Preserving your portfolio
Baby boomers nearing retirement need to start shifting their investing gears
Add in the fact that many in the boomer generation will also be paying for college and taking care of an elderly parent, and the task of managing an investment portfolio in transition seems overwhelming. To assist, the giants of the mutual fund industry have recently launched advisory services such as Fidelity's Retirement Income Advantage and T. Rowe Price's online retirement program. The target of these new services: the more than $4 trillion in financial assets held by 60-somethings.
Still, boomers are "the between a rock and a hard place generation," in the words of financial planner Harold Evensky in Coral Gables, Fla. If they're too conservative with their money, there's a distinct possibility of outliving it--or at the very least, seeing inflation eat away at their future purchasing power.
On the other hand, if you are too aggressive, you run the risk of losing a chunk of your investments early. And such early losses can have a devastating impact on the longevity of a retirement plan. Say you had retired in 1963 with $1 million in the bank. Assume you invested half of that money in blue-chip stocks and the other half in high-quality bonds. And further assume you withdrew 7 percent of your nest egg each year, starting in 1963, for 30 years. At the end of this period, you'd still be left with $784,000. Now assume you did the exact same thing but retired at the beginning of 1962. You'd be left with no money at the end of 30 years.
What happened? Well, the S&P 500 fell 12 percent in 1962, reducing that initial $1 million nest egg from the beginning. By contrast, stocks soared 19 percent in 1963, giving that nest egg a nice start--growth that compounded over time. "This does suggest that luck can play a very important role in the success of your plan," says Philip Cooley, a finance professor at Trinity University in San Antonio.
"If you plan to withdraw 8 percent of your money in the first year of retirement and your portfolio happens to lose 4 percent that year, you're down 12 percent from the get-go," says Christine Fahlund, a senior financial planner with T. Rowe Price.
Further complicating matters for boomers is that they may have seen the best of times already. Many market watchers say we could be in for a prolonged period of mediocre returns, such as we saw in the 1970s, instead of the outsize gains of the 1980s and 1990s. If so, Scarborough says emphasis will then have to shift back "to protecting principal."

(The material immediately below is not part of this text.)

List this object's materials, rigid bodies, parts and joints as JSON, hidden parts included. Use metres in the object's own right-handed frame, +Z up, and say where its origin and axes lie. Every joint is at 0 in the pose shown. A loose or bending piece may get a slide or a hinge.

The trick will be to become conservative but not too much so. Even minor tweaks to a portfolio can reduce risk without necessarily giving up good returns. Mutual fund giant Vanguard recently studied the performance of various asset allocation strategies between 1960 and 2003. A typical portfolio of 60 percent stocks and 40 percent bonds generated average annual returns of 9.5 percent during that time. But in 11 of those 44 years--25 percent of the time--this strategy produced annual losses.